Spatial Speech Issues

In some instances, the issues relating to expression focus more on where the speech takes place than what is actually said. The law over time and tradition has developed the public forum doctrine. The rationale behind the public forum doctrine is quite simple: Citizens need a space for public discussion. We cannot introduce ideas into the marketplace if there is no marketplace in which to introduce them. In 1939, Justice Owen Roberts crystallized this point, writing the following:

Wherever the title of streets and parks may rest, they have immemorially been held in trust for the use of the public and, time out of mind, have been used for purposes of assembly, communicating thoughts between citizens, and discussing public questions. Such  use of the streets and public places has, from ancient times, been part of the privileges, immunities, rights, and liberties of citizens (Hague, 1939).

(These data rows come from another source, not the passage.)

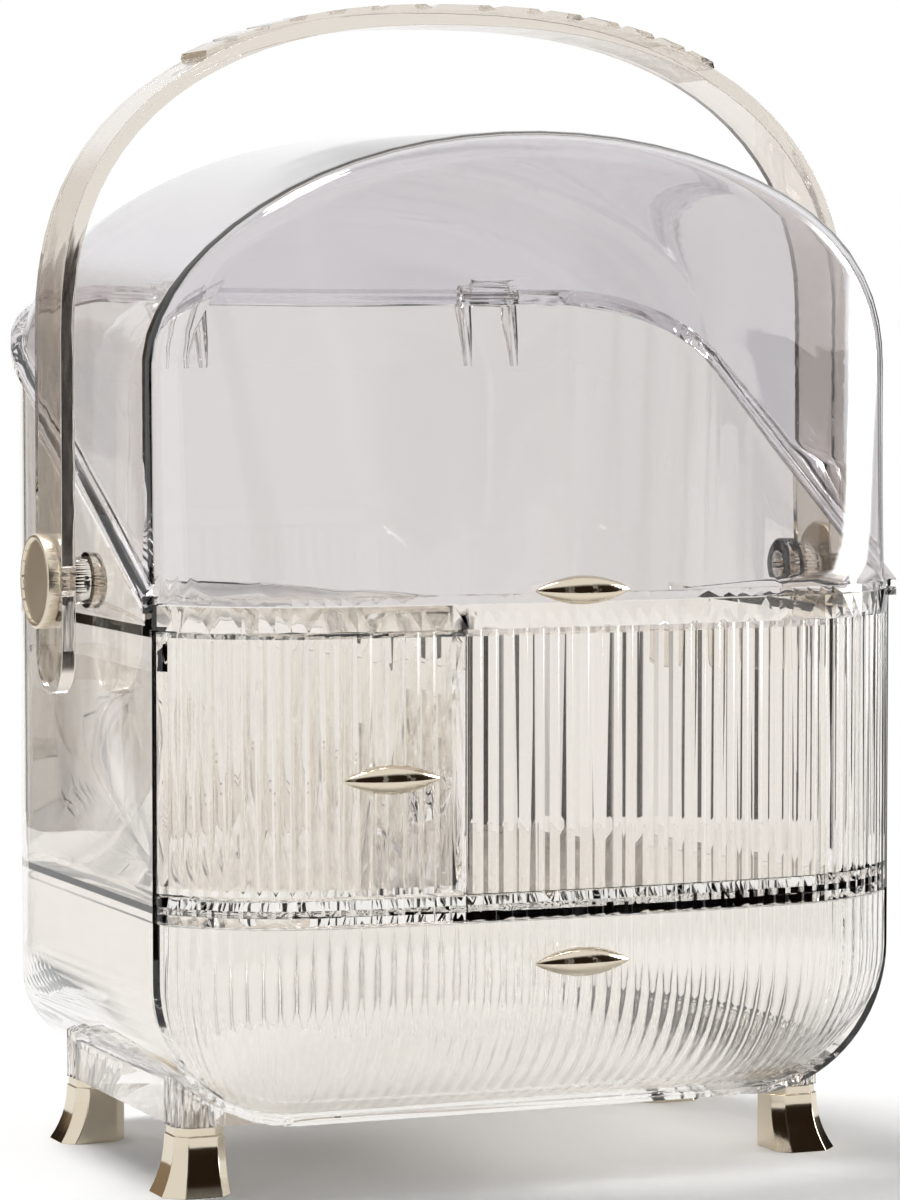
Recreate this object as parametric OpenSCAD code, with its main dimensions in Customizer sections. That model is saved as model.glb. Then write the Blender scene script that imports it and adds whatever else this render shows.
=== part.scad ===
// Clear cosmetics case: bow-front drawers, a hinged dome lid and a swinging arch handle.
// The origin lies on the table under the handle's axis. +X is right, +Y is back, +Z is up.

/* [Case] */
// Outer width over the side walls
case_w = 268; // [256:1:280]
// Thickness of the clear walls
wall_t = 2.4; // [2:0.1:3]
// Height of the case's underside above the table
base_z = 24.5; // [24:0.5:32]
// Radius of the lower corners, seen from the front
base_r = 50; // [42:1:62]
// Reach of the back wall behind the handle axis
back_reach = 108; // [102:1:114]
// Radius of the rear corners, seen from above
back_r = 42; // [36:1:46]

/* [Bowed front] */
// Reach of the bowed front ahead of the handle axis
front_reach = 107; // [100:1:112]
// Radius of the gentle bow across the middle
bow_r = 900; // [700:10:1400]
// Radius of the bow's rounded ends
bow_end_r = 66; // [60:1:72]
// Angle that the bow has turned through where it meets the side wall
bow_end_angle = 60; // [50:1:66]
// Pitch of the vertical ribs along the bow
rib_pitch = 5.4; // [4.5:0.1:7]
// Height of one rib
rib_h = 1.1; // [0.6:0.1:1.5]
// Thickness of the ribbed front walls, over the ribs
front_t = 3.2; // [2.6:0.1:4]

/* [Levels] */
// Height of the seam over the lower drawer
seam_z = 94; // [90:1:104]
// Height of the ribbed band in front of the middle shelf
band_h = 9; // [7:0.5:12]
// Height of the deck's top edge, where the lid lands at the front
deck_z = 197.4; // [190:0.2:206]
// Slope of the parting line from the deck up to the hinge
parting_slope = 29; // [26:0.5:31]
// Across position of the divider's middle
divider_x = -37; // [-50:1:-20]
// Height of the cover at its front arch
lid_top_z = 352; // [346:1:358]
// Rise of the cover's ridge towards the back
ridge_rise = 3; // [0:0.5:5]
// Height where the arch of the cover springs from the side walls
spring_z = 274; // [266:1:280]

/* [Lid] */
// Radius of the lid's front edge
lid_edge_r = 10; // [6:0.5:12]
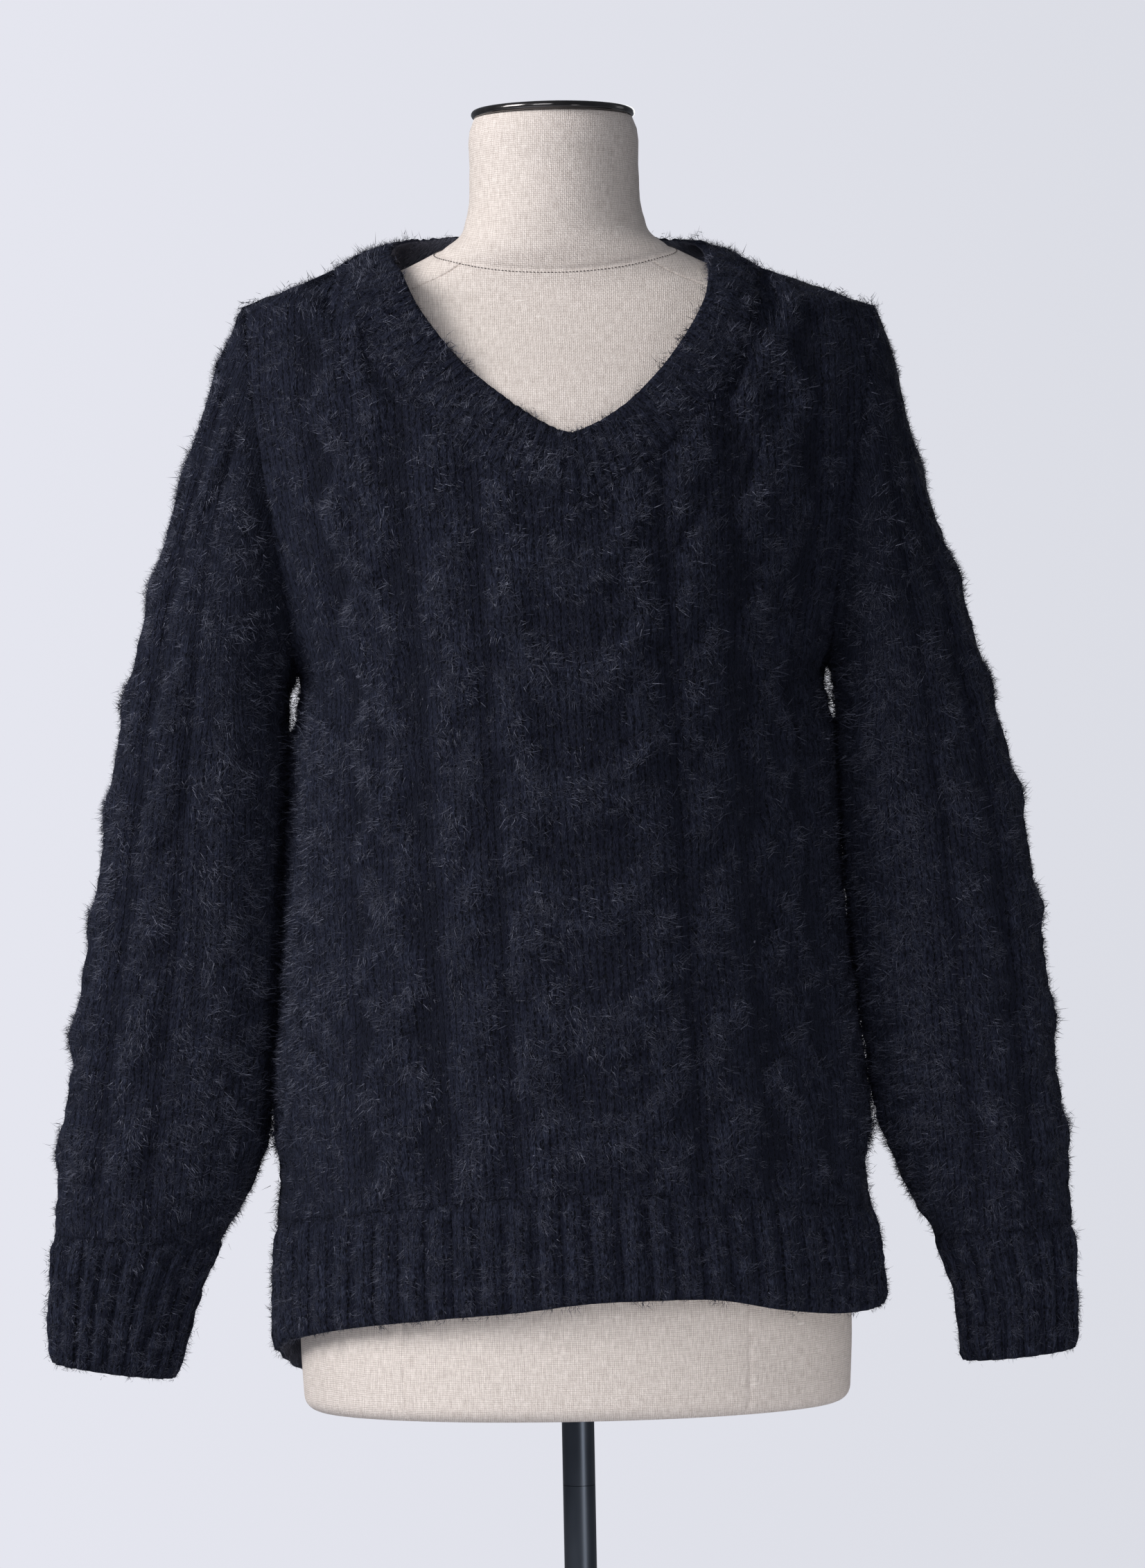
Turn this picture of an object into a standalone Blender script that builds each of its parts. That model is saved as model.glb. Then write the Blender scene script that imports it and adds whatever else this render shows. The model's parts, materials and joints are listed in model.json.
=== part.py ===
"""A cable-knit V-neck pullover with long sleeves, worn by a limbless dress form on a pole.

Units are metres, +Z is up and the garment's front faces -Y. The origin is the middle of the
base's underside. The tables below are in millimetres and MM turns them into metres. Left and
right are as seen from the front. The garment's tables give its outermost reach, the tops of its
cables: the knit's plain inside lies RELIEF + WALL further in.
"""

import bpy
import numpy as np

MM = 0.001
GAP = 0.3  # between pieces that meet at a seam, and under what rests on another piece

# The knit.
WALL = 3.0  # the ground of the knit, between its cables
RELIEF = 4.5  # how far a cable stands out of that ground
REPEAT = 66.0  # height of one repeat of every cable
RIB_PITCH = 19.5  # one raised rib and one sunk rib of the hem
CUFF_RIB_PITCH = 14.0
BAND_RIB_PITCH = 13.0
FIRST_BEND = 822.0  # height of one horseshoe's lowest point

# Where the front's pattern changes, measured along the knit from its centre line.
HORSESHOE_HALF = 53.0
ROPE_FROM = 58.0
ROPE_TO = 92.0
DIAMOND_FROM = 97.0
DIAMOND_TO = 155.0
SIDE_RIDGE = 166.0
CENTRE_LOW = 24.0  # the pattern's centre line hangs askew: its X at the height LOW ...
CENTRE_LEAN = 0.046  # ... and how far it moves to the left for each millimetre up
LOW = 515.0
RIDGE_HALF = 6.0  # half width of a single ridge
DIAMOND_STRAND_HALF = 7.0

# How the cables run, as shares of a repeat or of a panel's half width.
BEND_RISE = 0.62  # how far a horseshoe's strand climbs from its middle to its arms
BEND_STRAND = 0.24  # half width of that strand
BEND_SLANT = 0.72  # the strand's real width for each millimetre measured upwards
ARM_END = 1.3  # where its arms have sunk behind the next horseshoe
ARM_FADE = 0.35
ROPE_SLANT = 0.42  # how far up a rope's strand lies at one edge of the rope

# The same on a sleeve, from the line that faces outwards.
SLEEVE_HORSESHOE_HALF = 45.0
SLEEVE_ROPE_FROM = 51.0
SLEEVE_ROPE_TO = 79.0
SLEEVE_RIDGE = 90.0

FRONT_ROWS = 48
BACK_ROWS = 34
SLEEVE_ROWS = 32
CUFF_ROWS = 2
RIB_ROWS = 2
BAND_ROWS = 2
RIB_STEP = 5.2  # widest face across the hem's ribs
CUFF_STEP = 3.9
BAND_STEP = 4.4
FINE = 200  # samples in height from which the panels' rows are read
NECK_BLEND = 60.0  # height over which a column leans towards its end point
SHOULDER_FROM = 1000.0  # above this height the panels also face up
UNDERARM_TURN = 6.0  # how far below the armhole a panel's edge still faces the other panel
UNDERARM_SHARE = -0.97  # nearer to the armhole's lowest point than this, its edge faces down and out


def table(columns, *rows):
    """The rows as one array for each named column."""
    values = np.array(rows, float).T
    return dict(zip(columns.split(), values))


# How far the body reaches to each side, below the armholes.
SIDES = table(
    "height left right",
    (400, 181.0, 186.0),
    (462, 181.0, 186.0),
    (490, 180.0, 183.5),
    (515, 178.5, 179.5),
    (573, 175.0, 175.0),
    (635, 171.0, 168.0),
    (703, 165.5, 160.5),
    (772, 159.0, 157.5),
    (831, 156.5, 155.0),
)

# How far it reaches forwards and backwards on its middle line.
DEPTHS = table(
    "height front back",
    (400, 124.0, 121.0),
    (490, 125.0, 120.0),
    (573, 123.0, 118.0),
    (635, 122.0, 115.0),
    (703, 122.0, 111.0),
    (772, 126.0, 108.0),
    (830, 130.0, 107.0),
    (870, 129.0, 106.0),
    (943, 116.0, 101.0),
    (1000, 97.0, 89.0),
    (1044, 78.0, 74.0),
    (1062, 69.0, 67.0),
    (1082, 60.0, 59.0),
)

# The hem's lower edge and the line where its rib begins, all the way round. An angle of 0 faces
# forwards and 90 faces right. The hem hangs lowest at the back on the left.
HEM = table(
    "angle edge rib_top",
    (-180, 425, 500),
    (-135, 415, 498),
    (-110, 424, 504),
    (-90, 439, 510),
    (-65, 448, 517),
    (-35, 459, 525),
    (-17, 465, 529),
    (5, 474, 531),
    (18, 474, 531),
    (37, 467, 528),
    (52, 458, 524),
    (65, 452, 519),
    (90, 455, 514),
    (120, 450, 510),
    (150, 437, 505),
    (180, 425, 500),
)

# One row for each armhole: the shoulder's tip, the underarm, and the loop's reach to front and back.
ARMHOLES = table(
    "side tip_x tip_z under_x under_z front back",
    (-1, 187.0, 1055.5, 156.5, 831.0, 58.0, 66.0),
    (1, 189.0, 1049.5, 155.0, 831.0, 58.0, 66.0),
)

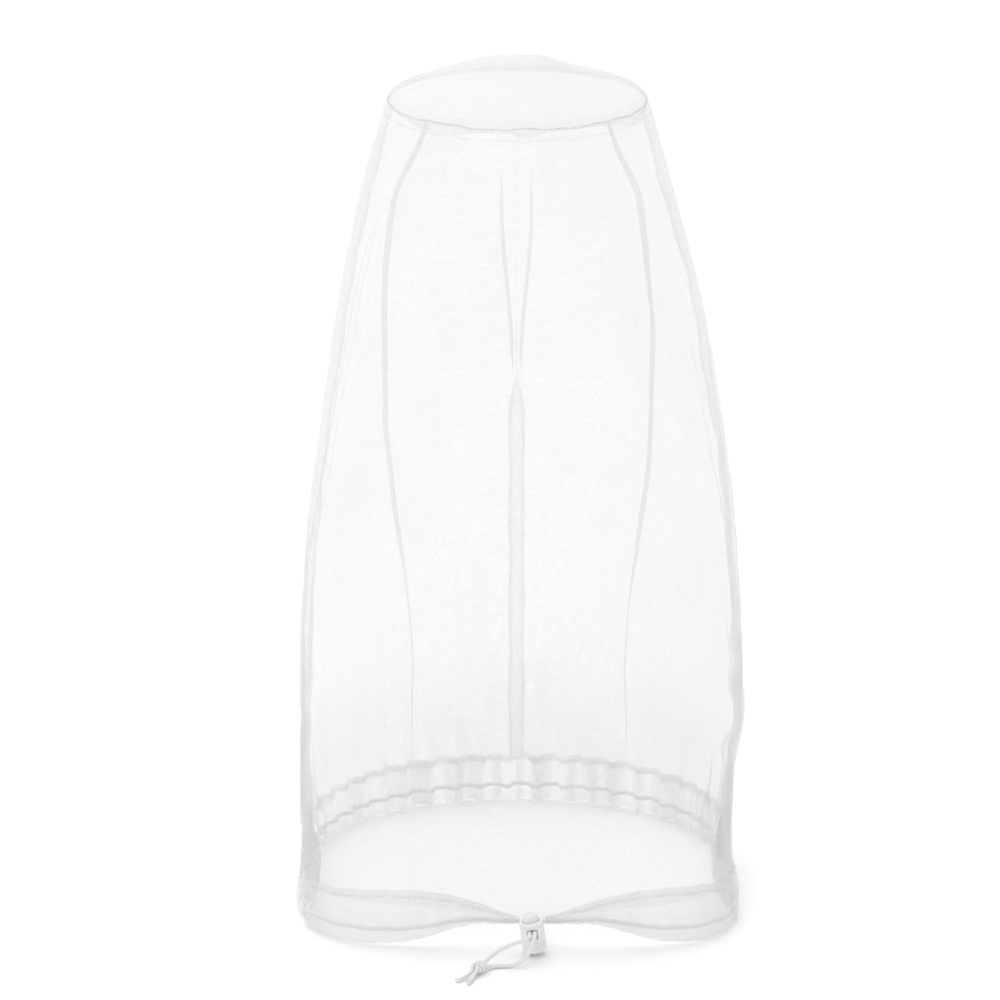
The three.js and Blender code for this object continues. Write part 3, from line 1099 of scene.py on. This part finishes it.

When government attempts to regulate speech in a traditional public forum, it must do so in a content-neutral fashion. Here's an example of how this works: When the District of Columbia adopted an ordinance that prohibited displaying signs critical of a foreign government within 500 feet of its embassy, the U.S. Supreme Court struck it down as unconstitutional. After all, this type of protest was on a sidewalk—a traditional public forum—and the regulation was clearly content-based (aimed at speech critical of the foreign government). The Supreme Court, however, upheld the portion of the ordinance that allowed police to disperse protesters in that same locale if there was a threat to security. This latter rationale is unrelated to the content of the speech. Parsed differently, it is content neutral and, thus, a permissible restriction on speech.

 

References

Hague v. CIO, 307 U.S. 496, 515 (1939).